3. If Turbotax states that my son has no tax due after reporting the 1098-T and 8615, does he still need to file? - I assume yes because his unearned income exceeds the $1,100 threshold but I am not sure.
This approach has allowed me to maximize my return by getting refunded for the $1,740 in expenses, while my son is simultaneously avoiding tax due on the unearned income from the 1098-T. Is this legitimate and should I be concerned that the IRS might flag either my, or my sons return?
You son does NOT need to file a tax return if the $3000 of scholarship income is his only income. Although taxable scholarship is unearned income, for purposes of calculating a dependent's standard deduction, it is treated as earned income. Another way of saying that is, scholarship income is not subject to the $1100 filing threshold, it falls under the $12,400 filing threshold.
Q. 1. Is including the 1098-T on both returns a valid approach?
A 1.. Yes
Q. 2. Am I really allowed to get refunded for the $1,740 out-of-pocket qualified expenses under the American Opportunity Credit even if my son has unearned income to report from the scholarships/grants received?
A. 2. Yes and it gets better. You are allowed to claim even more and get the maximum $2500 American Opportunity Credit. See details below*.
Q. 3. If Turbotax states that my son has no tax due after reporting the 1098-T and 8615, does he still need to file? -
A. 3. No. As stated before, it's the $12,400 threshold that applies, not $1100.
Q. 4. This approach has allowed me to maximize my return by getting refunded for the $1,740 in expenses, while my son is simultaneously avoiding tax due on the unearned income from the 1098-T. Is this legitimate and should I be concerned that the IRS might flag either my, or my sons return?
A. 4. Yes, very legitimate and even quoted in IRS publications. See below*.
*There is a tax “loophole” available. The student reports all his scholarship, up to the amount needed to claim the American opportunity credit, as income on his return. That way, the parents (or himself, if he is not a dependent) can claim the tuition credit on their return. They can do this because that much tuition was no longer paid by "tax free" scholarship. You cannot do this if the school’s billing statement specifically shows the scholarships being applied to tuition or if the conditions of the grant are that it be used to pay for qualified expenses.
Using an example: Student has $10,000 in box 5 of the 1098-T and $7000 in box 1. At first glance he/she has $3000 of taxable income and nobody can claim the American opportunity credit. But if she reports $7000 as income on her return, the parents can claim $4000 of qualified expenses on their return.
Adding your $1740 of out of pocket expenses to the example; the student only reports $5260 as income.
This is not some sinister scheme. From the 2019 form 1040 instructions (pg 95): “You may be able to increase an education credit if the student chooses to include all or part of a Pell grant or certain other scholarships or fellowships in income. For more information, see Pub. 970, the instructions for Form 1040, line 18c, and IRS.gov/EdCredit. Page 16 of PUB 970 (2019) actually has examples of how to do the “loop hole”.
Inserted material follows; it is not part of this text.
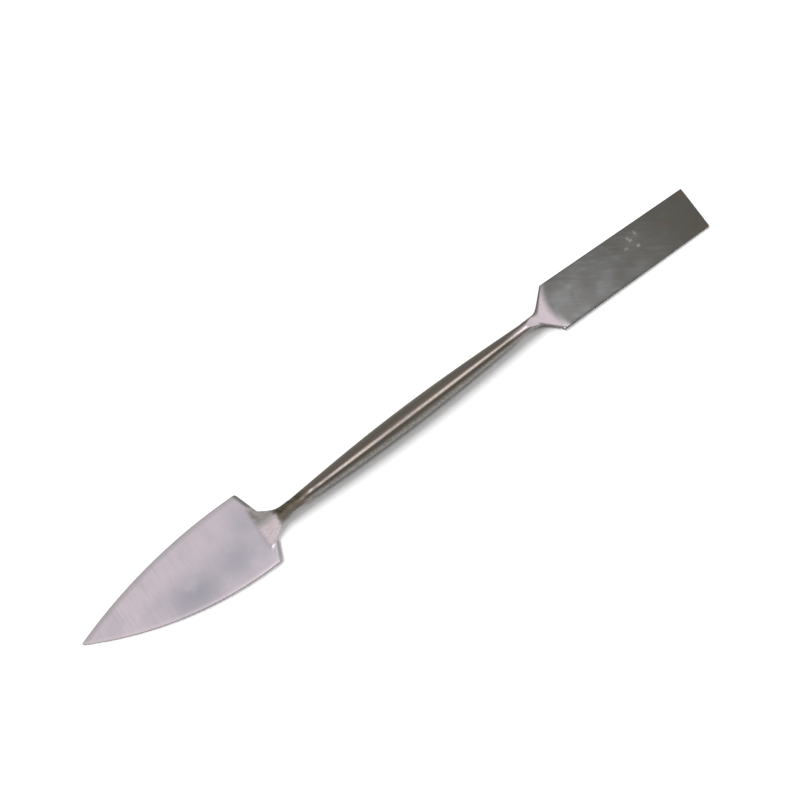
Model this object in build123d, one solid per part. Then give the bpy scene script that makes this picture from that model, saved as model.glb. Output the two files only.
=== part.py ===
from build123d import *
import os
from math import cos, pi, radians, sin, sqrt, tan

# A double-ended steel hand tool, forged in one piece: a pointed leaf blade, a slim oval handle
# and a square-ended blade. Both blades lie flat on the table, and cranked necks lift the handle
# off it. Millimetres. While the tool is built, X runs along the handle from the tip of the leaf,
# Y is to the left and Z is up from the table.

# Leaf blade
leaf_length = 64.3  # from the tip to the left shoulder, along the blade
leaf_right_lag = 0.7  # how much nearer to the handle the right shoulder lies
leaf_left_crest = 66.0  # from the tip to where the left edge's arc is farthest out
leaf_right_crest = 55.0
leaf_left_width = 12.7  # from the axis to the left edge, at that place
leaf_right_width = 13.4
leaf_tip_thickness = 0.8
leaf_root_thickness = 1.5
leaf_left_sweep = 18.0  # degrees that each back edge leans towards the handle
leaf_right_sweep = 23.5
leaf_skew = 3.7  # degrees that the blade turns from the line of the handle
leaf_offset = 1.7  # how far the blade's axis lies to the left at the shoulders
leaf_bevel_width = 1.0  # of the bevel on top of the back edges
leaf_bevel_depth = 0.6
leaf_back_length = 4.2  # from the left shoulder to where both back edges end, inside the bar
leaf_tip_radius = 0.3
leaf_left_shoulder_radius = 0.5
leaf_right_shoulder_radius = 1.0

# Square blade
square_length = 57.4  # from its left root corner to the end
square_root_width = 16.4
square_end_width = 15.5
square_root_thickness = 1.4
square_end_thickness = 1.0
square_skew = 2.1  # degrees that the blade turns from the line of the handle
square_offset = 0.7  # how far the blade's axis lies to the left at its root
square_root_lean = 8.0  # degrees that the line of the root corners leans
square_end_lean = 2.5  # degrees that the end is out of square
square_corner_radius = 0.4
square_corner_ledge = 0.3  # how far each root corner stands out from the spread bar

# Handle
handle_length = 92.6  # from neck to neck
swell_from_leaf = 44.0  # the thickest place, from the neck at the leaf
swell_width = 6.95
swell_height = 5.4
handle_axis_height = 3.9  # above the table
neck_width = 3.7
neck_height = 3.3

# Roots, where the oval bar drops to the table and is spread out into the blades
leaf_neck_length = 5.0  # from the neck to where the bar begins to spread
leaf_spread_length = 7.4  # from there to the shoulders
leaf_spread_angle = 36.5  # degrees, of each side of the spreading bar
leaf_spread_shift = 1.1  # how far the spread end of the bar lies to the left
leaf_spread_bend = 1.3  # length of the bend where the sides turn outwards
square_neck_length = 6.0
square_spread_length = 7.3
square_spread_angle = 44.0
square_spread_shift = -0.6
square_spread_bend = 1.5
spread_thickness = 4.4  # of the bar's buried end, before it is ground
buried_length = 1.5  # of the bar, inside each blade

# Grinding of the roots
wheel_radius = 14.0
wheel_depth = 0.2  # of the hollow under the blade's top face
grind_overlap = 0.5  # how far past the root the hollow comes up through that face
square_ramp_angle = 22.0  # degrees

edge_break = 0.2
handle_steps = 5  # sections from a neck to the swell
root_steps = 6  # sections from a neck to the bar's end

# Sizes of the blanks and cutters, which only have to reach past the tool
blank_thickness = leaf_root_thickness + square_root_thickness
slab_width = leaf_left_width + leaf_right_width  # to each side
slab_margin = 0.25  # share of a blade's length, past each end
grind_run = wheel_radius  # along the blade

# Places along the handle, measured from the tip of the leaf
leaf_root_x = leaf_length * cos(radians(leaf_skew))
leaf_neck_x = leaf_root_x + leaf_spread_length + leaf_neck_length
swell_x = leaf_neck_x + swell_from_leaf
square_neck_x = leaf_neck_x + handle_length
square_root_x = square_neck_x + square_neck_length + square_spread_length


def oval(x, y, z, width, height):
    """An upright elliptical section of the bar."""
    place = Plane(origin=(x, y, z), x_dir=(0, 1, 0), z_dir=(1, 0, 0))
    return place * Ellipse(width / 2, height / 2)


def blend(start, end, share):
    return start + (end - start) * share


def handle_section(neck_x, share):
    """The handle swells from a neck, share 0, to its thickest place, share 1, along a
    quarter of a sine wave."""
    swell = sin(share * pi / 2)
    width = blend(neck_width, swell_width, swell)
    height = blend(neck_height, swell_height, swell)
    return oval(blend(neck_x, swell_x, share), 0, handle_axis_height, width, height)


def root_section(
    neck_x, direction, neck_length, spread_length, angle, bend, shift, thickness, share
):
    """From a neck, share 0, the bar drops to the middle of its blade along half a cosine
    wave, and its sides bend outwards to the spread angle."""
    distance = share * (neck_length + spread_length + buried_length)
    past_bend = distance - neck_length
    spread = tan(radians(angle)) * (past_bend + sqrt(past_bend**2 + bend**2))
    drop = (1 - cos(share * pi)) / 2
    return oval(
        neck_x + direction * distance,
        shift * share**2,
        blend(handle_axis_height, thickness / 2, drop),
        neck_width + spread,
        blend(neck_height, spread_thickness, drop),
    )


def leaf_root_section(share):
    return root_section(
        leaf_neck_x, -1, leaf_neck_length, leaf_spread_length, leaf_spread_angle,
        leaf_spread_bend, leaf_spread_shift, leaf_root_thickness, share,
    )


def square_root_section(share):
    return root_section(
        square_neck_x, 1, square_neck_length, square_spread_length, square_spread_angle,
        square_spread_bend, square_spread_shift, square_root_thickness, share,
    )


def forged_bar():
    """The oval bar with both spread ends, as it is before the roots are ground."""
    handle_shares = [i / handle_steps for i in range(handle_steps + 1)]
    root_shares = [(i + 1) / root_steps for i in range(root_steps)]
    sections = [leaf_root_section(share) for share in reversed(root_shares)]
    sections += [handle_section(leaf_neck_x, share) for share in handle_shares]
    sections += [handle_section(square_neck_x, share) for share in reversed(handle_shares[:-1])]
    sections += [square_root_section(share) for share in root_shares]
    return loft(sections)


def leaf_place():
    """The leaf's own frame: the tip is at its origin and X runs towards the handle."""
    root = Pos(leaf_root_x, leaf_offset, 0) * Rot(0, 0, -leaf_skew)
    return root * Pos(-leaf_length, 0, 0)


def square_place():
    """The square blade's own frame: X runs from its left root corner to its end."""
    return Pos(square_root_x, square_offset, 0) * Rot(0, 0, -square_skew)


def tapered_slab(length, start_thickness, end_thickness, width):
    """A slab on the table, as thick as the blade along its length and past both ends."""
    slope = (end_thickness - start_thickness) / length
    near, far = -slab_margin * length, (1 + slab_margin) * length
    side = Polyline(
        (near, 0),
        (far, 0),
        (far, start_thickness + slope * far),
        (near, start_thickness + slope * near),
        close=True,
    )
    return extrude(Plane.XZ * make_face(side), amount=width, both=True)


def leaf_side(side):
    """Arc crest, width, sweep and shoulder of one side; side is 1 for the left, -1 for the right."""
    if side == 1:
        return leaf_left_crest, leaf_left_width, leaf_left_sweep, leaf_length
    return leaf_right_crest, leaf_right_width, leaf_right_sweep, leaf_length + leaf_right_lag


def leaf_half_width(u, side):
    """Each long edge is an arc from the tip, and is parallel to the axis at its crest."""
    crest, half = leaf_side(side)[:2]
    radius = (crest**2 + half**2) / (2 * half)
    return half - radius + sqrt(radius**2 - (u - crest) ** 2)


def leaf_corners(side):
    """The shoulder, and where the back edge ends inside the bar, as (u, v)."""
    sweep, shoulder_u = leaf_side(side)[2:]
    shoulder = leaf_half_width(shoulder_u, side)
    inner_u = leaf_length + leaf_back_length
    inner = shoulder - (inner_u - shoulder_u) / tan(radians(sweep))
    return (shoulder_u, side * shoulder), (inner_u, side * inner)


def leaf_outline():
    """An arc from the tip to each shoulder, and the swept back edges."""
    left, left_inner = leaf_corners(1)
    right, right_inner = leaf_corners(-1)
    half_way = leaf_length / 2
    left_arc = ThreePointArc((0, 0), (half_way, leaf_half_width(half_way, 1)), left)
    back = Polyline(left, left_inner, right_inner, right)
    right_arc = ThreePointArc(right, (half_way, -leaf_half_width(half_way, -1)), (0, 0))
    return make_face([left_arc.edge(), *back.edges(), right_arc.edge()])


def leaf_bevel_plane(side):
    """The plane of the bevel along a back edge; side is 1 for the left one, -1 for the right."""
    sweep = radians(leaf_side(side)[2])
    outward = Vector(cos(sweep), side * sin(sweep), 0)
    slant = outward * leaf_bevel_depth + Vector(0, 0, leaf_bevel_width)
    shoulder = leaf_corners(side)[0]
    return Plane(origin=(*shoulder, leaf_root_thickness - leaf_bevel_depth), z_dir=slant)


def leaf_blade():
    plate = extrude(leaf_outline(), amount=blank_thickness)
    plate &= tapered_slab(leaf_length, leaf_tip_thickness, leaf_root_thickness, slab_width)
    plate = fillet(plate.edges().filter_by(Axis.Z).sort_by(Axis.X)[0], leaf_tip_radius)
    plate = fillet(plate.edges().filter_by(Axis.Z).sort_by(Axis.Y)[-1], leaf_left_shoulder_radius)
    plate = fillet(plate.edges().filter_by(Axis.Z).sort_by(Axis.Y)[0], leaf_right_shoulder_radius)
    for side in (1, -1):
        plate = split(plate, bisect_by=leaf_bevel_plane(side), keep=Keep.BOTTOM)
    top = plate.faces().sort_by(Axis.Z)[-1]
    arcs = [edge for edge in top.edges() if edge.geom_type != GeomType.LINE]
    return leaf_place() * chamfer(arcs, edge_break)


def square_half_width(u):
    """The square blade narrows evenly from its root to its end."""
    return blend(square_root_width, square_end_width, u / square_length) / 2


def square_root_setback():
    """How much nearer to the handle the right root corner lies."""
    return square_root_width * tan(radians(square_root_lean))


def square_blade():
    left = square_half_width(0)
    end = square_half_width(square_length)
    end_lean = end * tan(radians(square_end_lean))
    corners = [
        (0, left),
        (square_length + end_lean, end),
        (square_length - end_lean, -end),
        (-square_root_setback(), -left),
    ]
    plate = extrude(make_face(Polyline(*corners, close=True)), amount=blank_thickness)
    plate &= tapered_slab(square_length, square_root_thickness, square_end_thickness, slab_width)
    end_corners = plate.edges().filter_by(Axis.Z).sort_by(Axis.X)[-2:]
    plate = fillet(end_corners, square_corner_radius)
    top = plate.faces().sort_by(Axis.Z)[-1]
    rim = top.edges().sort_by(Axis.X)[1:]
    return square_place() * chamfer(rim, edge_break)


def grind_along(hollow, rest):
    """A long cutter with the wheel's hollow rim in its side view."""
    side = make_face([hollow.edge(), *Polyline(*rest).edges()])
    return extrude(Plane.XZ * side, amount=slab_width, both=True)


def wheel_reach():
    """From the wheel's lowest point to where its rim comes up through the blade's top face."""
    return sqrt(wheel_radius**2 - (wheel_radius - wheel_depth) ** 2)


def leaf_grind():
    """The wheel runs along the leaf and leaves its rim's hollow at the root, beside the line
    of the shoulders."""
    low = leaf_root_thickness - wheel_depth
    start = leaf_length - grind_overlap - wheel_reach()
    top = (start + wheel_radius, low + wheel_radius)
    rim = RadiusArc((start, low), top, -wheel_radius)
    far = start - grind_run
    rest = [top, (far, low + wheel_radius), (far, low), (start, low)]
    return leaf_place() * grind_along(rim, rest)


def square_grind():
    """A ramp falls from the crown of the handle to the blade, and a hollow of the wheel's
    radius ends it beside the line of the root corners."""
    low = square_root_thickness - wheel_depth
    ramp = radians(square_ramp_angle)
    start = wheel_reach() + grind_overlap
    foot = (start - wheel_radius * sin(ramp), low + wheel_radius * (1 - cos(ramp)))
    top = (foot[0] - wheel_radius / tan(ramp), foot[1] + wheel_radius)
    rim = RadiusArc((start, low), foot, wheel_radius)
    far = start + grind_run
    rest = [foot, top, (far, top[1]), (far, low), (start, low)]
    line = Pos(-square_root_setback() / 2, 0, 0) * Rot(0, 0, -square_root_lean)
    return square_place() * line * grind_along(rim, rest)


def square_flash(side):
    """What is trimmed off the spread bar, so that the blade's long edge stands out from it;
    side is 1 for the left edge, -1 for the right."""
    near = -(square_neck_length + square_spread_length)
    far = grind_run
    corners = [
        (near, side * (square_half_width(near) - square_corner_ledge)),
        (far, side * (square_half_width(far) - square_corner_ledge)),
        (far, side * slab_width),
        (near, side * slab_width),
    ]
    flash = make_face(Polyline(*corners, close=True))
    return square_place() * extrude(flash, amount=slab_width, both=True)


def tool():
    bar = forged_bar() - leaf_grind() - square_grind() - square_flash(1) - square_flash(-1)
    bar = split(bar, bisect_by=Plane.XY, keep=Keep.TOP)
    return bar + leaf_blade() + square_blade()


spatula = tool()
box = spatula.bounding_box()
spatula = Pos(-box.center().X, -box.center().Y, 0) * spatula
print("solids", len(spatula.solids()), "valid", spatula.is_valid, "volume", round(spatula.volume))
print("length", round(box.size.X, 2), "width", round(box.size.Y, 2))
print("tip at", round(box.min.X, 3), "middle at", round(box.center().X, 3), round(box.center().Y, 3))
os.makedirs("parts", exist_ok=True)
export_step(spatula, "parts/spatula.step")
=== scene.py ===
# %% [markdown]
# # A forged double-ended spatula
# The object is one piece of steel: a pointed leaf blade, a slim swelled handle and a square-ended
# blade. All three are drawn out of one bar, and a wheel then grinds the blades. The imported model
# gives the exact place and size. Its own faces could be shown as they are, but they are long and
# thin, and such faces shade badly on a smooth handle. So this notebook builds a finer skin of the
# same sizes, then the finish of each zone of the steel, a pale table and soft light.

from math import cos, pi, radians, sin, sqrt, tan

import bpy
import numpy as np
from mathutils import Matrix, Vector


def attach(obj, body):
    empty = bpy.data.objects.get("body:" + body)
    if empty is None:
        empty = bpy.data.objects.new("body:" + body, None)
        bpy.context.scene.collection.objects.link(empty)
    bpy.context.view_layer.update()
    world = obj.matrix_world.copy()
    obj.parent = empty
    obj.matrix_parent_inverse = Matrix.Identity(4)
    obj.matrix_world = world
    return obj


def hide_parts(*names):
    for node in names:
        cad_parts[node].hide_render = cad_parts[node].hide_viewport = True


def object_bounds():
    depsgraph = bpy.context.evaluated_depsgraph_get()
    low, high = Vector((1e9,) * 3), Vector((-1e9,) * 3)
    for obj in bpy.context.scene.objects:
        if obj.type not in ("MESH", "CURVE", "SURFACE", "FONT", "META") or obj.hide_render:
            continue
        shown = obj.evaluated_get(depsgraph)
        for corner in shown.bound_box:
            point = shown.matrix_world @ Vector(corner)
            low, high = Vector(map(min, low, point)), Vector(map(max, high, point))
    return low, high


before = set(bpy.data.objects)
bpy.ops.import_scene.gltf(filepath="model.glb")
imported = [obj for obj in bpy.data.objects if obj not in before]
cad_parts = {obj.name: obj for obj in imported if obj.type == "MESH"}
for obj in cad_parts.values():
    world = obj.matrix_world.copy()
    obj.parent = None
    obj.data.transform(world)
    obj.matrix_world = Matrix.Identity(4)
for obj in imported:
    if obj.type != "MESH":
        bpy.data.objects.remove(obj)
cad_low, cad_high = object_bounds()
print("packed model, mm:", [round(1000 * (b - a), 2) for a, b in zip(cad_low, cad_high)])

# %% [markdown]
# ## The sizes of the tool
# Blender works in metres, so each size is written in millimetres times MM. The frame used here
# runs along the handle: X from the tip of the leaf, Y to the left, Z up from the table. The sizes
# could be written into each step, but named once and kept together they can be read as a list and
# changed in one place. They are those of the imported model, so the skin fits it.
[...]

If the parent is claiming the student as a dependent on their (the parents) income tax return, then the parent enters the 1098-T Tuition form on their (the parents) income tax return.
Before you enter the 1098-T form, here's some important info you need to know:
- If the student on the 1098-T is your dependent, enter the 1098-T on your return, even if your dependent paid the tuition.
- If the student on the 1098-T is you, and you're not being claimed as a dependent, enter the 1098-T on your return unless your employer paid for or reimbursed your tuition (in which case, just keep the 1098-T with your tax records).
- Enter your 1098-T exactly "as is" even if the amounts are wrong (this is common). Don't worry, we'll give you the opportunity to enter all your expenses later.
- Don't enter a "0" in any boxes that are blank, as this will generate errors. Leave blank boxes blank.